Knowing that I have written about famous artists well-known by most people in the world led me to the decision about the type of artists to write about in this article. These are not your typical artists, who don’t struggle daily with a significant physical or mental problem.

All of the artists I will be talking about are disabled in some way. These artists, both male and female, young and old, use their art to communicate with the world. Some of the disabled artists are famous; others are a little less well known. Some of these creative people use their feet to paint, or their mouths.

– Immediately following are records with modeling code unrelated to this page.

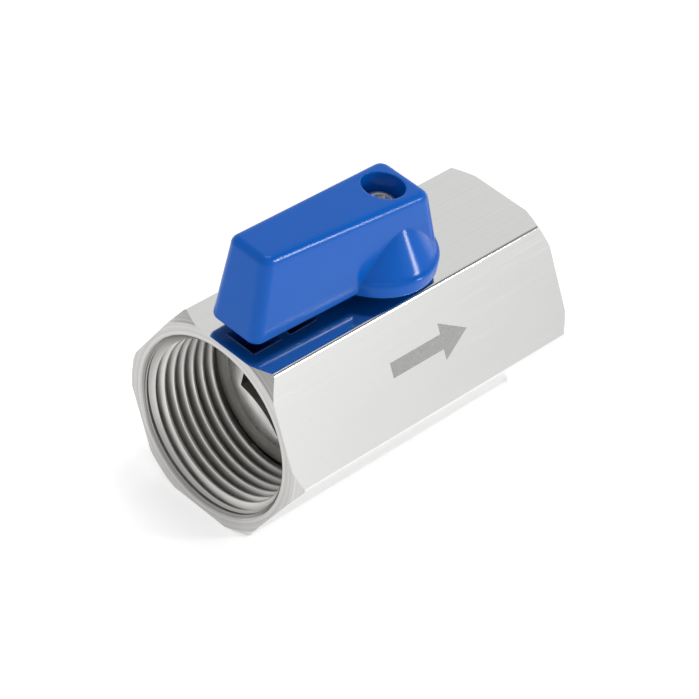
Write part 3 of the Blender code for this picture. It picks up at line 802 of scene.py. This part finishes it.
@dataclass
class Seat:
    """PTFE ring with a spherical face against the ball."""

    name: str
    side: int
    sphere: float = 9.65
    bore: float = 6.9
    contact: float = 8.4
    outer: float = 9.6
    back: float = 8.596

    def build(self) -> None:
        """Builds the ring and puts it in place."""
        radii = [self.bore + (self.contact - self.bore) * i / 10 for i in range(11)]
        face = [(r, -math.sqrt(self.sphere**2 - r * r)) for r in radii]
        ease = 0.25
        profile = [(self.outer - ease, face[-1][1]), (self.outer, face[-1][1] - ease),
                   (self.outer, ease - self.back), (self.outer - ease, -self.back),
                   (self.bore + ease, -self.back), (self.bore, ease - self.back)] + face
        bm = spun(profile, 96, True)
        if self.side > 0:
            bm.transform(Matrix.Rotation(math.pi, 4, "Z"))
        bm.transform(Matrix.Translation((STEM_X, 0, AXIS_Z)))
        obj = piece_from(f"{self.name}_skived", bm)
        obj.data.materials.append(SEAT_WHITE.make())
        shade(obj)
        install(obj, "valve", self.name)


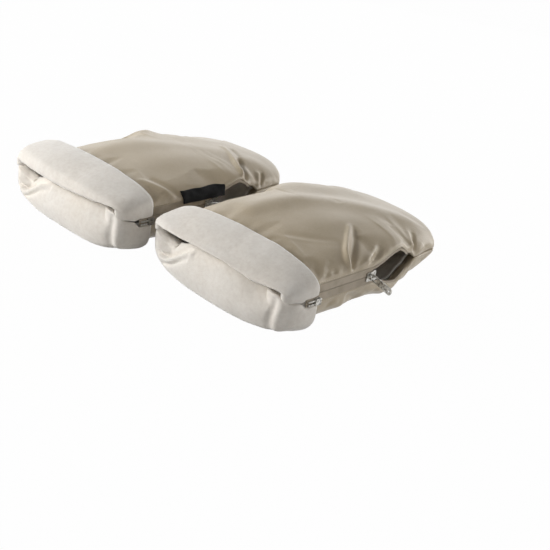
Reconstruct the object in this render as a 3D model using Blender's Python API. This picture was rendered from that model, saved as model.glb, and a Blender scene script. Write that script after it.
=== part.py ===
"""A pair of padded hand muffs for the handlebar of a pushchair.

Each muff is two padded halves that open like a book about the front seam of the nose. The
fleece lining is turned out over the mouth as a deep cuff, and a separable zip closes each side
from the cuff to the gape that the handlebar passes through.

Frame: +X along the handlebar to the right hand, +Y forward to the noses, +Z up, with the
origin on the resting face under the middle of the pair. Lengths are in metres.
"""

import math

import bmesh
import bpy
from mathutils import Matrix, Vector

# The pair
muff_gap = 0.034
left_setback = 0.022

# One muff, over its padding
muff_depth = 0.280
shell_width = 0.172
nose_width = 0.152
chain_height = 0.0395
upper_crest = {"right": 0.0355, "left": 0.0300}
lower_crest = 0.0405
upper_mouth_crest = {"right": 0.0105, "left": 0.0120}
lower_mouth_crest = 0.0300
mouth_ramp = 0.145
belly_start = 0.025
belly_ramp = 0.045
mouth_bow = 0.008
nose_bow = 0.025
nose_start = 0.072
upper_nose_length = 0.195
lower_nose_length = 0.123
nose_wall_ratio = 1.3
nose_corner = 0.022

# The crown's ridge, a soft fold from the cuff's far corner to the nose: where it runs in plan
# as (share of the half width, share of the half depth), how wide it is and how high it stands
ridge_shares = ((-0.40, -0.40), (-0.30, -0.11), (0.00, 0.19), (0.32, 0.42), (0.72, 0.70))
ridge_width = 0.016
ridge_heights = {"right": 0.0034, "left": 0.0010}
ridge_fade = 0.030

# Shares of a cross-section: its squareness, and how sharply the plan rounds at its ends
upper_section_shares = (0.80, 0.86)
lower_section_shares = (0.84, 0.74)
lower_mouth_shares = (0.74, 0.58)
upper_nose_shares = (2.6, 0.5)
lower_nose_shares = (2.2, 0.75)
plan_round_power = 3.0
gape_peak_share = 0.68

# Layers, from the outside in
cuff_thickness = 0.010
shell_thickness = 0.009
lining_thickness = 0.003
layer_gap = 0.0003
lining_gap = 0.0010
rim_gap = 0.0009
seam_gap = 0.00015
front_gap = 0.0012

# The turned-out cuff
cuff_depth = 0.047
roll_depth = 0.020
cuff_rim = 0.0045
lip_rim = 0.0020
slit_half_height = 0.0030
lip_length = 0.005

# The side openings
side_rim = 0.009
gape_start = -0.011
gape_end = 0.054
gape_seam_length = 0.013
upper_gape_rise = 0.011
lower_gape_drop = 0.010

# The zips
chain_pitch = 0.0036
tooth_thickness = 0.0013
tooth_depth = 0.0020
tooth_root = 0.0032
tooth_hook = 0.0011
hook_gap = 0.0003
tape_thickness = 0.0010
tape_recess = 0.0002
tape_edge = 0.0003
gape_tape_width = 0.0035
tape_cuff_cover = 0.007
stop_distance = 0.0008

slider_place = -0.0175
slider_length = 0.013
slider_tail_width = 0.0092
slider_head_width = 0.0120
slider_plate = 0.0012
slider_fit = 0.0003
# The plate's edge as (share of its half length, share of its half width at the tail or the head)
slider_tail_shares = ((-1.00, 0.80), (-0.84, 1.00), (0.10, 1.00))
slider_head_shares = ((0.55, 1.00), (0.90, 0.92), (1.00, 0.55))
slider_flange = 0.0009
slider_flange_inset = 0.0014
slider_flange_length = 0.0085
post_length = 0.0026
post_width = 0.0020
bridge_width = 0.0018
bridge_corner = 0.0005
bridge_thickness = 0.0010
bridge_leg = 0.0012
bridge_length = 0.0094
bridge_clear = 0.0033

tab_length = 0.025
tab_width = 0.0070
tab_thickness = 0.0012
tab_window_length = 0.0056
tab_window_width = 0.0048
tab_hole_radius = 0.0010
tab_hole_inset = 0.0032
tab_tip_radius = 0.0022
tab_droop = math.radians(15)
inner_tab_turn = math.radians(75)

end_tape_length = 0.017
end_tape_gap = 0.0009
end_tape_recess = 0.0010
end_box_length = 0.0070
end_box_width = 0.0064
end_box_thickness = 0.0030
end_box_wall = 0.0007
end_box_inset = 0.0006
end_pin_radius = 0.0008
end_pin_length = 0.0090
end_pin_spacing = 0.0032

# The woven label on the left muff
label_length = 0.058
label_width = 0.0115
label_thickness = 0.0008
label_place = -0.019
label_lift = 0.0065

# One overrun serves every cut and every union
overrun = 0.0004
corner_bevel = 0.0003
smooth_angle = math.radians(50)

# Counts
section_steps = 16
lining_section_steps = 8
round_steps = 12
tip_steps = 3

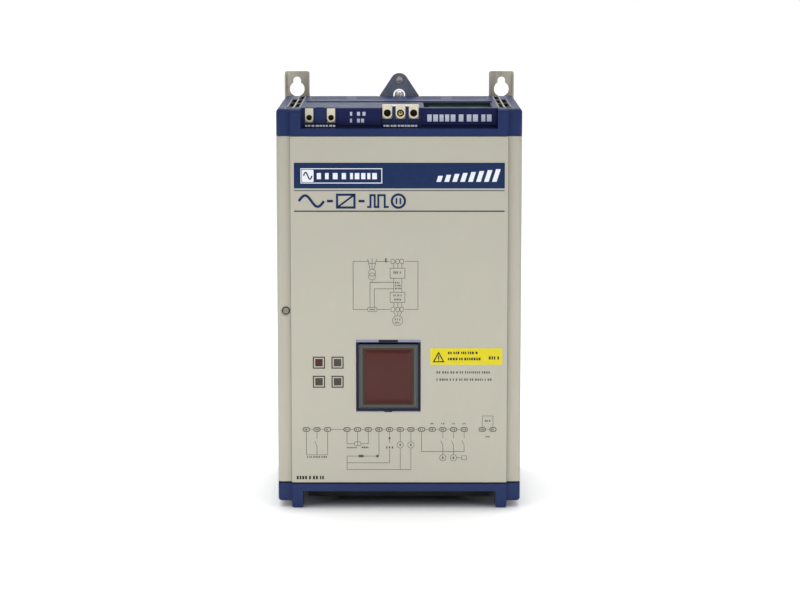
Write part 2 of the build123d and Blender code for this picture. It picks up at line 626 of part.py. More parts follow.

Others are blind or suffer mental disabilities, yet they produce some of the most beautiful art you can imagine.

We will begin with Stephen Wiltshire, whose disability is that he is an autistic savant. He is a world-famous architectural artist. He did not speak until age 9, but at 10, he began to draw detailed sketches of London landmarks. I realize that I have mentioned this man before, but he is simply too amazing to be mentioned only once. After spending only 20 minutes flying over New York City, he created in great detail an 18-foot panoramic landscape of the New York skyline.

Another of these amazing artists is Joseph Cartin. He is from Brooklyn and actively lives with bipolar disorder. He has been active in the “Mental Health Consumer Movement” since 1990 and considers himself a “psychiatric survivor.” He has won many art competitions, and does corporate design work in addition to his personal art.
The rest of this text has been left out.